• [Exercise task] Pull every line that holds the word "rigid" from the entries.

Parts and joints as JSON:
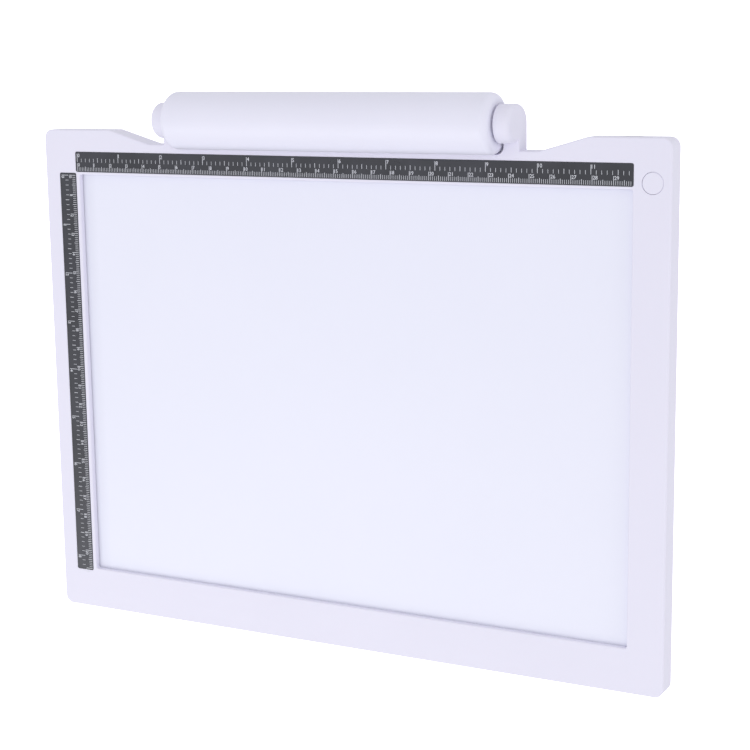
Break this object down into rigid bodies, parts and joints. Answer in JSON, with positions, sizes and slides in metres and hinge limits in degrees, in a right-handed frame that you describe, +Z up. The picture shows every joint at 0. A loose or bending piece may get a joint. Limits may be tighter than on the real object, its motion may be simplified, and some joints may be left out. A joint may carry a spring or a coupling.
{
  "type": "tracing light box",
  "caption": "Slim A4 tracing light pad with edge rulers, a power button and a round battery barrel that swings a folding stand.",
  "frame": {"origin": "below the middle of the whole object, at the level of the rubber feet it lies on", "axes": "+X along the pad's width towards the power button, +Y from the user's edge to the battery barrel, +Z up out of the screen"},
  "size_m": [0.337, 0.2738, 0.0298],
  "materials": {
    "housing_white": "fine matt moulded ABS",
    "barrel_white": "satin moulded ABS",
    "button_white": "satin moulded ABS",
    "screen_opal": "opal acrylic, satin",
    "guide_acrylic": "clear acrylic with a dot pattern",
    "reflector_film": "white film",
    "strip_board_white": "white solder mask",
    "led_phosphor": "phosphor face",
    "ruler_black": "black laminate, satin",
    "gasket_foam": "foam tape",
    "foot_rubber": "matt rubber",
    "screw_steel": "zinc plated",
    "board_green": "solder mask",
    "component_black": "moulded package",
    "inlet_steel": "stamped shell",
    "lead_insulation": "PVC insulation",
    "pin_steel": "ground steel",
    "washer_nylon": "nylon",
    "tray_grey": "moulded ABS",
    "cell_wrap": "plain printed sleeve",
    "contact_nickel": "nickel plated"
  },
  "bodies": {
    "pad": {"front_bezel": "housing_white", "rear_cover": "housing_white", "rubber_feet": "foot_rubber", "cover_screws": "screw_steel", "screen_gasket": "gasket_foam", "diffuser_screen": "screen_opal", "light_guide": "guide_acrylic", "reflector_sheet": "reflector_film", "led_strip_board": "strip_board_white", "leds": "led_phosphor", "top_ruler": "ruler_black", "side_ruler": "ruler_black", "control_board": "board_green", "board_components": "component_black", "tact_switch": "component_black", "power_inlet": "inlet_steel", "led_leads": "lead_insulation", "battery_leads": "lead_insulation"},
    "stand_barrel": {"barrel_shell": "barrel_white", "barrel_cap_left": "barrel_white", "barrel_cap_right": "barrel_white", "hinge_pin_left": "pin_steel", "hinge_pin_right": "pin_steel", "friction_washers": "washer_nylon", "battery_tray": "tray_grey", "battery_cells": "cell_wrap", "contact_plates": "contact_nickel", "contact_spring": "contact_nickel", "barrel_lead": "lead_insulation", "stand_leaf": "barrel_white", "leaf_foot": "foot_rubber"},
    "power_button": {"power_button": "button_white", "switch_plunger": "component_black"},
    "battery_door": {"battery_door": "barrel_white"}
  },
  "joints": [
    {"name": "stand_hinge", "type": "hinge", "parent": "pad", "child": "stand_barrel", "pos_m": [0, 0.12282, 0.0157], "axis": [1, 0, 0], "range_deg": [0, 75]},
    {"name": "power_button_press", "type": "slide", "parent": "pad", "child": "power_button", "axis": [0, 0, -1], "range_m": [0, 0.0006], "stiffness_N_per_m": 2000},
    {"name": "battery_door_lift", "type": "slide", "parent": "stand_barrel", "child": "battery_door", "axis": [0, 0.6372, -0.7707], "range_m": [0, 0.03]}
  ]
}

--

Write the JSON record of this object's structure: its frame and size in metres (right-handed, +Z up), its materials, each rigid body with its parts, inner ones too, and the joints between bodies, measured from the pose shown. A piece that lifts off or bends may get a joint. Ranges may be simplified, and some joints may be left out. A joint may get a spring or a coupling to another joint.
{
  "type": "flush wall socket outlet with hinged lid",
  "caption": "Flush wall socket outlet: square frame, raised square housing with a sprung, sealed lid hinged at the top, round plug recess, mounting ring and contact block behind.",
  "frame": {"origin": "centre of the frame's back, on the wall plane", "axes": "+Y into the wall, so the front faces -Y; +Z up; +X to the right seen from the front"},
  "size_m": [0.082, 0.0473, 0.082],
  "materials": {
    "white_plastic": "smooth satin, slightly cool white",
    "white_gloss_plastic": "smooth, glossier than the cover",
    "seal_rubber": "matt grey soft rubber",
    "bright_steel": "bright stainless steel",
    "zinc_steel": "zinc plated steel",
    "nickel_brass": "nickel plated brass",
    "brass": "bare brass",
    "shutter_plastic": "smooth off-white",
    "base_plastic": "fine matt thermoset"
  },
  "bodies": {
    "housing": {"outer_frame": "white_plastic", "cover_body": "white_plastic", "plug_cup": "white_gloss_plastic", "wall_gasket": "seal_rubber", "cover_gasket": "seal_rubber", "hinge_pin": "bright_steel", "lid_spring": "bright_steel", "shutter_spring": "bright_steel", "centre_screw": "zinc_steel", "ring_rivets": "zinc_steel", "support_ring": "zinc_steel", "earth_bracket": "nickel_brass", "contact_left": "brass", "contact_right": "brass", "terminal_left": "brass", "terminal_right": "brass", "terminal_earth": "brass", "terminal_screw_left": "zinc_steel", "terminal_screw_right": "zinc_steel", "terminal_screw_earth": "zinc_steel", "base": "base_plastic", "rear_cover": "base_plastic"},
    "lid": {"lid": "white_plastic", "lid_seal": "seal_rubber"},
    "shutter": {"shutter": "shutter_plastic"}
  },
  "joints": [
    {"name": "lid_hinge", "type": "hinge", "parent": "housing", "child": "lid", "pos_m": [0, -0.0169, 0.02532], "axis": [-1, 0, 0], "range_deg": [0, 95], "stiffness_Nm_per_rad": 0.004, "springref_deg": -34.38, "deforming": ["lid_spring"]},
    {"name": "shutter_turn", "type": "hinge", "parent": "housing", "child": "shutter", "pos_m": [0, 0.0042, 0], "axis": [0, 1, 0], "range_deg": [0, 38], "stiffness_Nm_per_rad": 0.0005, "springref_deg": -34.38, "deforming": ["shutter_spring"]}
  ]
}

---

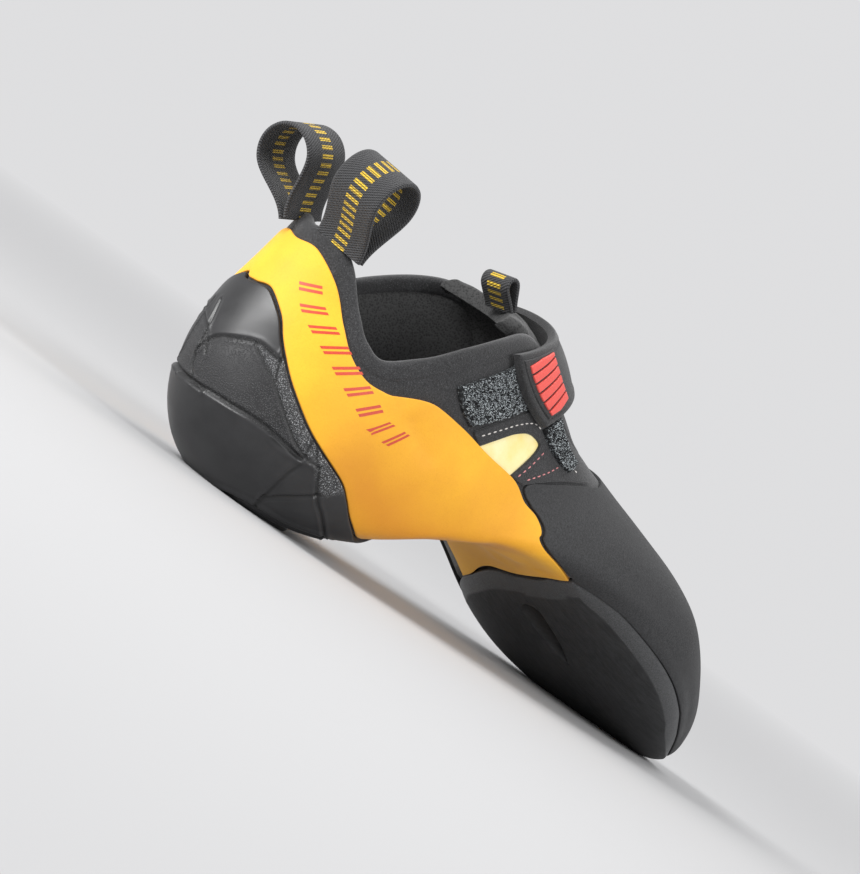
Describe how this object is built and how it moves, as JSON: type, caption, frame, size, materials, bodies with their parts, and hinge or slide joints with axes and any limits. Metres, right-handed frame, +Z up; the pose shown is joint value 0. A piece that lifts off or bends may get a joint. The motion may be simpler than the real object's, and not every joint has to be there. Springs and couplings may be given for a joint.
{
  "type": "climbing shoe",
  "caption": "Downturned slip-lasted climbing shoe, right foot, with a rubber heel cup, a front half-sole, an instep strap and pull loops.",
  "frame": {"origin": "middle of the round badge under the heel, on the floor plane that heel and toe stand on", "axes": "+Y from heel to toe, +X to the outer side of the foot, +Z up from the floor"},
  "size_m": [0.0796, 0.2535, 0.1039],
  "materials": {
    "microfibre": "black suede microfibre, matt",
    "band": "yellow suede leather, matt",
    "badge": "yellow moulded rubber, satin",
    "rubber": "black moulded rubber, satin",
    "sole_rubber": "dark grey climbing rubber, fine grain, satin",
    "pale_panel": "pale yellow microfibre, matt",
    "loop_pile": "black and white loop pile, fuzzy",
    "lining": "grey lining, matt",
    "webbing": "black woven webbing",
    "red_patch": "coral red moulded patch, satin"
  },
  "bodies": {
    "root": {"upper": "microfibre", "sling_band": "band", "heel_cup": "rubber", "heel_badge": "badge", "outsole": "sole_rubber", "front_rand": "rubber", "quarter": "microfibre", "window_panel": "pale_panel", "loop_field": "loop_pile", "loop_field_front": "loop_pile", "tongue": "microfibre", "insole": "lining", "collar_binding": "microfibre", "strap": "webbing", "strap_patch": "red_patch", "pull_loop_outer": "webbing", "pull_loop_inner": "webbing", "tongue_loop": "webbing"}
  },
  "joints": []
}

• [Full response]
Break this object down into rigid bodies, parts and joints. Answer in JSON, with positions, sizes and slides in metres and hinge limits in degrees, in a right-handed frame that you describe, +Z up. The picture shows every joint at 0. A loose or bending piece may get a joint. Limits may be tighter than on the real object, its motion may be simplified, and some joints may be left out. A joint may carry a spring or a coupling.
Write the JSON record of this object's structure: its frame and size in metres (right-handed, +Z up), its materials, each rigid body with its parts, inner ones too, and the joints between bodies, measured from the pose shown. A piece that lifts off or bends may get a joint. Ranges may be simplified, and some joints may be left out. A joint may get a spring or a coupling to another joint.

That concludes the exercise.